I recently had the awesome experience of a restaurant completely catering to my dietary needs. My company hosts a lot of lunches there and the hospitality manager worked with the chef to create a dish specifically for me. It was pretty significant as it’s a Korean-American fusion restaurant that makes its bread and butter with foods I can’t eat. They made an awesome ground turkey stir fry and talked with me about what they put in it. I think I’ve been able to replicate it almost to a tee. They didn’t add coconut aminos but I couldn’t resist. We’ve eaten it about 5 times over the last month as it takes less than 30 minutes from start to finish and tastes awesome. Enjoy!
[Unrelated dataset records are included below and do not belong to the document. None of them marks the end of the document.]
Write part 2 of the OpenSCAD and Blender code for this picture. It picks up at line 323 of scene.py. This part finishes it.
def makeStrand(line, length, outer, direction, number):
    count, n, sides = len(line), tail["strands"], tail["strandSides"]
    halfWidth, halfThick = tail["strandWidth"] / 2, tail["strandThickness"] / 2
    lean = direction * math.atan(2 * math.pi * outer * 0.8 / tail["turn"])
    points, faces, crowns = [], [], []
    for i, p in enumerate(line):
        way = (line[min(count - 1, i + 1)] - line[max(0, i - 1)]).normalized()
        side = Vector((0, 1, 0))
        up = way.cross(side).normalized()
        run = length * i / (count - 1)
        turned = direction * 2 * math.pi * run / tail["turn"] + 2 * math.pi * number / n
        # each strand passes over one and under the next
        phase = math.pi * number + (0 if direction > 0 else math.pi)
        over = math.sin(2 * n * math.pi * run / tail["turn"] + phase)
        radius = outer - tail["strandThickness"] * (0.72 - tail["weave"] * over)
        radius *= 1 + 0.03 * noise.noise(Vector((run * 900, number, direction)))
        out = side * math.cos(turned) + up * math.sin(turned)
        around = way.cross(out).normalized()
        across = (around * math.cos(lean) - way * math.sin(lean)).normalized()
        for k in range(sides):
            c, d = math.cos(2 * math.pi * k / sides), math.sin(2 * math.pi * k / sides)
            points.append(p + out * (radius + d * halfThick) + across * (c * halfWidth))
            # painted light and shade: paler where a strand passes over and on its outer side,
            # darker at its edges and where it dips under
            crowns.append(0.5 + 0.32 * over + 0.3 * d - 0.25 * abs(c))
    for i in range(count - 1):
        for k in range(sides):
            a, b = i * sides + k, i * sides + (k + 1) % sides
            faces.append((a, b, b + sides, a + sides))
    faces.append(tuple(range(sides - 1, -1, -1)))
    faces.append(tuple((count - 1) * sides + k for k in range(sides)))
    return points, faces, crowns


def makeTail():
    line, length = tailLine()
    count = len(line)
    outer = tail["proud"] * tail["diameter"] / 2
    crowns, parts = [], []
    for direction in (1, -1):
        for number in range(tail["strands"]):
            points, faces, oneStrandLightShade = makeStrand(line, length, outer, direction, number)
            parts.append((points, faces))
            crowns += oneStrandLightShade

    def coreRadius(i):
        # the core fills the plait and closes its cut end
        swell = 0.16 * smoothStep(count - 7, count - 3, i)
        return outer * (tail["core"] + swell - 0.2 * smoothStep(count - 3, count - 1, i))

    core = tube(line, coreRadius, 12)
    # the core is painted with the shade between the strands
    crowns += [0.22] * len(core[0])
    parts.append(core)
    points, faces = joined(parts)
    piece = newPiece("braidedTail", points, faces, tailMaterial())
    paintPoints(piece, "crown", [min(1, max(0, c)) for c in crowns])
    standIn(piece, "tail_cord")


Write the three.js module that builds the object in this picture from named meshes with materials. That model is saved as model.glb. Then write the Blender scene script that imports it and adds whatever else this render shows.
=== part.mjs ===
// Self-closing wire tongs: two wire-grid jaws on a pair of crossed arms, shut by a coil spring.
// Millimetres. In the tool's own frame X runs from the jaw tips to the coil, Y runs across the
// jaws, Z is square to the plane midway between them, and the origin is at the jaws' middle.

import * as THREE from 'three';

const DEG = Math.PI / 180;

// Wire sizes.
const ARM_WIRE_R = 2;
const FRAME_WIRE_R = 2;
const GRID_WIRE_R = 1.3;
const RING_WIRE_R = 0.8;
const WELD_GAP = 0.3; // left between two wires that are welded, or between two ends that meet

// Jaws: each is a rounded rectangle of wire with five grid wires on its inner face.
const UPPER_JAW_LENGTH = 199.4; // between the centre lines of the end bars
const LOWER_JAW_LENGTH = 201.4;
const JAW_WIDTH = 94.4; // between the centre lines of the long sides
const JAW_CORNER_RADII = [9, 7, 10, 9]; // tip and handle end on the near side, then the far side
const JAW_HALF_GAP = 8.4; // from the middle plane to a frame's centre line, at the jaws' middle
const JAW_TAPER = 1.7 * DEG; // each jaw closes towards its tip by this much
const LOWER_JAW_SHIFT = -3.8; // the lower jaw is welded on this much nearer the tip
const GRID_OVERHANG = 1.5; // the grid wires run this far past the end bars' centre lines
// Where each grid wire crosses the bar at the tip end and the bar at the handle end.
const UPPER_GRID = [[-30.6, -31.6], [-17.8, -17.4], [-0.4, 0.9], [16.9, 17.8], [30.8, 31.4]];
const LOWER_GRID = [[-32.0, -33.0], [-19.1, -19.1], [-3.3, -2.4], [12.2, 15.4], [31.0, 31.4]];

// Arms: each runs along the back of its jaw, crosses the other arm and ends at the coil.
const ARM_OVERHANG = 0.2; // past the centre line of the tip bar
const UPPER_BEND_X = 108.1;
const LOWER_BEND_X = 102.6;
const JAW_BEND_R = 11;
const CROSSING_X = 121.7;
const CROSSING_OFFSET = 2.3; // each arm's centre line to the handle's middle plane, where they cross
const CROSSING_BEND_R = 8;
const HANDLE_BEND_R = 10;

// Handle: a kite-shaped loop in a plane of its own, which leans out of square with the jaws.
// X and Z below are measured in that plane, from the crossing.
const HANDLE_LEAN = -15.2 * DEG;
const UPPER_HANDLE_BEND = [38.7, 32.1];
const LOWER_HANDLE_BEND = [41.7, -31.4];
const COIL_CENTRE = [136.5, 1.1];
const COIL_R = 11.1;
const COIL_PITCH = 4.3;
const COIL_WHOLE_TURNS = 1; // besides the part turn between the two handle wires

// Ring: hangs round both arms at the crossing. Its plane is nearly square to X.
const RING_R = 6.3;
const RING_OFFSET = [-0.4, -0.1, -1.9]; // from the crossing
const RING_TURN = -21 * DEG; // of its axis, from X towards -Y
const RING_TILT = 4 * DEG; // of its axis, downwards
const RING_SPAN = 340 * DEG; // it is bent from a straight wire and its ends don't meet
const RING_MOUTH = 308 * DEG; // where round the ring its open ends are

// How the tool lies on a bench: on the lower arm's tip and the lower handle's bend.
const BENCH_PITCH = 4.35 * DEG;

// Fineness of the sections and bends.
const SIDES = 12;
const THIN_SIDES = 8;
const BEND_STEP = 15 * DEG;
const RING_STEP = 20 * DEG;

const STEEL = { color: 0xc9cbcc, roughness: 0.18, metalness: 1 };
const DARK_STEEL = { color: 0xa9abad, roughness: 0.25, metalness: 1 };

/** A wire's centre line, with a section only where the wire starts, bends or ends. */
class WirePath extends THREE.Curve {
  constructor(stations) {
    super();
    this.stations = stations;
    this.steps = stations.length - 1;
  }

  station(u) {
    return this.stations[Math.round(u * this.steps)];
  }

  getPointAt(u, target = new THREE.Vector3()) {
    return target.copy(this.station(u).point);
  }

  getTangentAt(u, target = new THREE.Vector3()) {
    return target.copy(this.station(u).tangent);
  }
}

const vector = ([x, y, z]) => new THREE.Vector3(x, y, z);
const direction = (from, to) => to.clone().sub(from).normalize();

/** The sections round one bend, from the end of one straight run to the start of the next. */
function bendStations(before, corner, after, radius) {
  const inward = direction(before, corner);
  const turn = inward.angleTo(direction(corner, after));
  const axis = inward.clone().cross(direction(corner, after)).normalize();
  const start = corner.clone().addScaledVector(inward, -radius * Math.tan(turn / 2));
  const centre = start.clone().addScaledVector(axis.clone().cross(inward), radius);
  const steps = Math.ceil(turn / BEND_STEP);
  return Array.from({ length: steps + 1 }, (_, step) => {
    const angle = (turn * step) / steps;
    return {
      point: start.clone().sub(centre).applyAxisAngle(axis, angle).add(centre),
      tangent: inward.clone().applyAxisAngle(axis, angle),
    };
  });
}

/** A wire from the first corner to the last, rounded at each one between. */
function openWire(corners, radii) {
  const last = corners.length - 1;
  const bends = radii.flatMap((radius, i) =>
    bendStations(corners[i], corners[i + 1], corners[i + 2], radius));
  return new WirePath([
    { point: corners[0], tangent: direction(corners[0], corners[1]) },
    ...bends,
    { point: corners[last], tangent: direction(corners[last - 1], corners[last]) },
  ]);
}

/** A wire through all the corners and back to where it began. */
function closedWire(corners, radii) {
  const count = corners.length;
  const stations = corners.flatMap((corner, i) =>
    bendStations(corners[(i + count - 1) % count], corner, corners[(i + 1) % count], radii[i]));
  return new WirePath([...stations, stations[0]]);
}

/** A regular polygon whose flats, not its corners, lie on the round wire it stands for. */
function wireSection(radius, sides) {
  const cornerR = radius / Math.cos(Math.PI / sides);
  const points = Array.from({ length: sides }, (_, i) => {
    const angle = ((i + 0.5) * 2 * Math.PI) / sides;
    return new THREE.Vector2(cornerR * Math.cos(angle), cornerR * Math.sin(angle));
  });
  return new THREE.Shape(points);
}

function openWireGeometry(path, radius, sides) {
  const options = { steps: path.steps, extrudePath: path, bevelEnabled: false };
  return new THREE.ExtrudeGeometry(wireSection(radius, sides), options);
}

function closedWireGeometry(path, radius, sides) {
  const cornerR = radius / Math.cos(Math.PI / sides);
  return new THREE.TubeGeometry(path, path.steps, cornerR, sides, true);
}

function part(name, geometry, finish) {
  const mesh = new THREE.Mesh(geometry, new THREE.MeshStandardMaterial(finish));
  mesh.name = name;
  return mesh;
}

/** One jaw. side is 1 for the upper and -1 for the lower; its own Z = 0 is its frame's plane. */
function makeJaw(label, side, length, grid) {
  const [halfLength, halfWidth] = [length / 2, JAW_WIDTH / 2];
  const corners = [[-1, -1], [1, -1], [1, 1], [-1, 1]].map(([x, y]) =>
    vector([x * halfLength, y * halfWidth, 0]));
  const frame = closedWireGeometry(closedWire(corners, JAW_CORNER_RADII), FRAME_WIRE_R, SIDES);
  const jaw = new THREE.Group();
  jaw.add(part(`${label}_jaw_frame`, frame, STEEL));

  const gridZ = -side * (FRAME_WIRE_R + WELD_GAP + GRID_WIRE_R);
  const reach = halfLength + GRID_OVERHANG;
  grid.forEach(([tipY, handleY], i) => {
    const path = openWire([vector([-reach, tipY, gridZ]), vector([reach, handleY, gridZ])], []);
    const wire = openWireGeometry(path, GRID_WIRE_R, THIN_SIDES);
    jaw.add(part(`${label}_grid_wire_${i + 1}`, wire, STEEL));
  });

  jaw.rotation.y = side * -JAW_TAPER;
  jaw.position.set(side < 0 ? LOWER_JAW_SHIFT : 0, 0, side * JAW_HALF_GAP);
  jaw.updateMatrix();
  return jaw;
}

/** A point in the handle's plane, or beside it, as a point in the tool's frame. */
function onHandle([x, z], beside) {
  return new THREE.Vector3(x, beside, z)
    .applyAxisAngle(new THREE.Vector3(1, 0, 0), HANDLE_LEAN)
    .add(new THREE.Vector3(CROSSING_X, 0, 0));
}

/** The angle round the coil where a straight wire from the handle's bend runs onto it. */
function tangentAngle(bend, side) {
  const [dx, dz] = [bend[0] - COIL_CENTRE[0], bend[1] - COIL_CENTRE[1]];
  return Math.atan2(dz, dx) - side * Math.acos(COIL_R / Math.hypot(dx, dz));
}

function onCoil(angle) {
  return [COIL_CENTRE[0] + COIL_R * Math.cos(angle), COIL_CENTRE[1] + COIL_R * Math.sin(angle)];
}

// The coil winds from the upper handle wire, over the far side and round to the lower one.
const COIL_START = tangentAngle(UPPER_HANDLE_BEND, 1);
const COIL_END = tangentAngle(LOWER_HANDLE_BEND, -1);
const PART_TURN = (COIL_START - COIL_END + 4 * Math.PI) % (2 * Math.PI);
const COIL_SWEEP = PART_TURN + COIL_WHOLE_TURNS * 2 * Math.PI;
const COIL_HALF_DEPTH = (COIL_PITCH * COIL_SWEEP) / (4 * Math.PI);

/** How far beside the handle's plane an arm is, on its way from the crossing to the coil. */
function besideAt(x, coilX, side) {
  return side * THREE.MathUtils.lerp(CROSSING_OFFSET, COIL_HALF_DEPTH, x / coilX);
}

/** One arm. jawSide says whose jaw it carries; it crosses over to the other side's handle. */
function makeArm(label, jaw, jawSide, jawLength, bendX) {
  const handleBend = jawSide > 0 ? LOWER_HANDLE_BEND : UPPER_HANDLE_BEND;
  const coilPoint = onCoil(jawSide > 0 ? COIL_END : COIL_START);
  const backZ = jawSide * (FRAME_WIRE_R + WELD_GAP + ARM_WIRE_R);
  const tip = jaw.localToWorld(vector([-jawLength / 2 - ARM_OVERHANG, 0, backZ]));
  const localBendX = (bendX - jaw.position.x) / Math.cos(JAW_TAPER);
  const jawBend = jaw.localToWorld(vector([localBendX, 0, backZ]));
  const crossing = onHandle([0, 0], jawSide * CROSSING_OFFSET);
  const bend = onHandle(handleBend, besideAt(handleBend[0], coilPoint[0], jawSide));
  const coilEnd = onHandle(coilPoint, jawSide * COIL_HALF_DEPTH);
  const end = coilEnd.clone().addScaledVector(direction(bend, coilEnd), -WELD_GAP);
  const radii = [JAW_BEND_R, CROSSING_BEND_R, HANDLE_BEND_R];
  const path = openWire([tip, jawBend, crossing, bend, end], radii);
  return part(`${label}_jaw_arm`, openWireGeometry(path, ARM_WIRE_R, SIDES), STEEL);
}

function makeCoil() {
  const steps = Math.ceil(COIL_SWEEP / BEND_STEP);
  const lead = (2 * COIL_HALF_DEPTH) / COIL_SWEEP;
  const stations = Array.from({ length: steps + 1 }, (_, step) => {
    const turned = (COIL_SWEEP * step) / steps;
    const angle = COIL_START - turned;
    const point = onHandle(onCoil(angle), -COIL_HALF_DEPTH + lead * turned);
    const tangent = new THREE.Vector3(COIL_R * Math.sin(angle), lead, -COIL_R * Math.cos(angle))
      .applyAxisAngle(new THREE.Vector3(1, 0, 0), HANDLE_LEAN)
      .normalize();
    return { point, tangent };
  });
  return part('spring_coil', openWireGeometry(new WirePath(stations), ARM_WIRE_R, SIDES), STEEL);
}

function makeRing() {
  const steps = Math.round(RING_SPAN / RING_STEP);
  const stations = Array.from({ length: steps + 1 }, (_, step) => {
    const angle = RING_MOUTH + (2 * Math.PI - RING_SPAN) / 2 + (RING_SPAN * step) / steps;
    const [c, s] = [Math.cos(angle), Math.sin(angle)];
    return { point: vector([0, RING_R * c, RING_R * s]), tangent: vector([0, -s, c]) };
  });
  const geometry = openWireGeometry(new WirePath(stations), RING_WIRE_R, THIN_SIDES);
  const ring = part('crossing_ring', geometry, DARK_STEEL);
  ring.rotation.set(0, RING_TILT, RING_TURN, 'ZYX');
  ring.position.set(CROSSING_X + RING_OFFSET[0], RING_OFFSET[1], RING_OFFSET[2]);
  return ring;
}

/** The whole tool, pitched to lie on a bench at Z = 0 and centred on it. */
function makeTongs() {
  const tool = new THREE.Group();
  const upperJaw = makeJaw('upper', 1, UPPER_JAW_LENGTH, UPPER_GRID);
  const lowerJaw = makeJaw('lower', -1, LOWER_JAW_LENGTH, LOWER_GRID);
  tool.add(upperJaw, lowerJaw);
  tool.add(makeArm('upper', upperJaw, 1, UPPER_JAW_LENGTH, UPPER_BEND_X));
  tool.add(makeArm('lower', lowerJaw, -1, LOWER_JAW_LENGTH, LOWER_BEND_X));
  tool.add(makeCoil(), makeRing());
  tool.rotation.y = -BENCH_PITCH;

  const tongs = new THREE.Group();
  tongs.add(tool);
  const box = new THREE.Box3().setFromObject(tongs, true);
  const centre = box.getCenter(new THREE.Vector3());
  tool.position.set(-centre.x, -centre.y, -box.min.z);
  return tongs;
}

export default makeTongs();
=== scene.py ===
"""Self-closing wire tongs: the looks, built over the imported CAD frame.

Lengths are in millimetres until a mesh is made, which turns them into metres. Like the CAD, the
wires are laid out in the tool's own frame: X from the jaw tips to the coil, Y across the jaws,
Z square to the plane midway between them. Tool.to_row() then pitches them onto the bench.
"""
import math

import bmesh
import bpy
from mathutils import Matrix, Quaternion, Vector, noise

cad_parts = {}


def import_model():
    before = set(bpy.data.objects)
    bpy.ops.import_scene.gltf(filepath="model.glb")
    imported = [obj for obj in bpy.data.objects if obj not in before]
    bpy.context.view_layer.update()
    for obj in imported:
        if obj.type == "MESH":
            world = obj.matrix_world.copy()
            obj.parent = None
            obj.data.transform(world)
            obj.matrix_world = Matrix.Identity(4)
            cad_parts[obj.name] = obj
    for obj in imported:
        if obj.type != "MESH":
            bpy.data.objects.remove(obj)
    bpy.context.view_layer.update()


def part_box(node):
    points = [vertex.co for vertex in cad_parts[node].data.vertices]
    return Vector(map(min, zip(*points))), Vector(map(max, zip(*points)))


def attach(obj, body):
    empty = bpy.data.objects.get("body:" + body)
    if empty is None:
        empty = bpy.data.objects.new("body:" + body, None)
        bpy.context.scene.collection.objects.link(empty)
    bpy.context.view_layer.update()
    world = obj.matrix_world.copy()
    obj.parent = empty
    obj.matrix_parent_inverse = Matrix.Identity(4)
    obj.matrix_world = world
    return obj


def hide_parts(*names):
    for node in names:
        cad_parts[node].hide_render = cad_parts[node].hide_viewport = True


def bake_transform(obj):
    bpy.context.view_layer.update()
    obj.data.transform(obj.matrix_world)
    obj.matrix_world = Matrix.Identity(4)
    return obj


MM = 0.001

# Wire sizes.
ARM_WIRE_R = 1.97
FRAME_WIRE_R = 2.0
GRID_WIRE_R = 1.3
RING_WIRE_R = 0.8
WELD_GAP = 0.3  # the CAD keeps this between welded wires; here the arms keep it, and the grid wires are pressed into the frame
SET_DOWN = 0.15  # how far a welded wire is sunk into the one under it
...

1 Tablespoon Toasted Sesame Oil (plus 1 Tablespoon for saute)
3 Tablespoons Coconut Aminos
2 Teaspoons honey
1 Teaspoon salt
1 Teaspoon ground ginger
1/2 Teaspoon ground onion
1/2 Teaspoon Chili Pepper Flakes
1 Clove Minced Garlic
1/2 lb Ground Turkey
1.5 cup chopped carrots
1/2 cup finely chopped yellow onion
1 cup finely chopped mushrooms (I like Cremini)
1 cup spinach or kale
1.) Combine the first seven ingredients in a blender and blend until sauce forms, minus 1 Tablespoon of Sesame Oil. Heat 1 Tablespoon Sesame oil in large pan over medium heat. Add garlic and saute for about 2 minutes.
2.) Add ground turkey to garlic and brown on both sides. Drain any access liquid and add carrots and onions. Cook for 5-7 minutes or until carrots soften and onions are translucent.
3.) Add mushrooms and add sauce. Cook for another 3 minutes and add spinach. Cook for another 2 minutes or until the greens are wilted.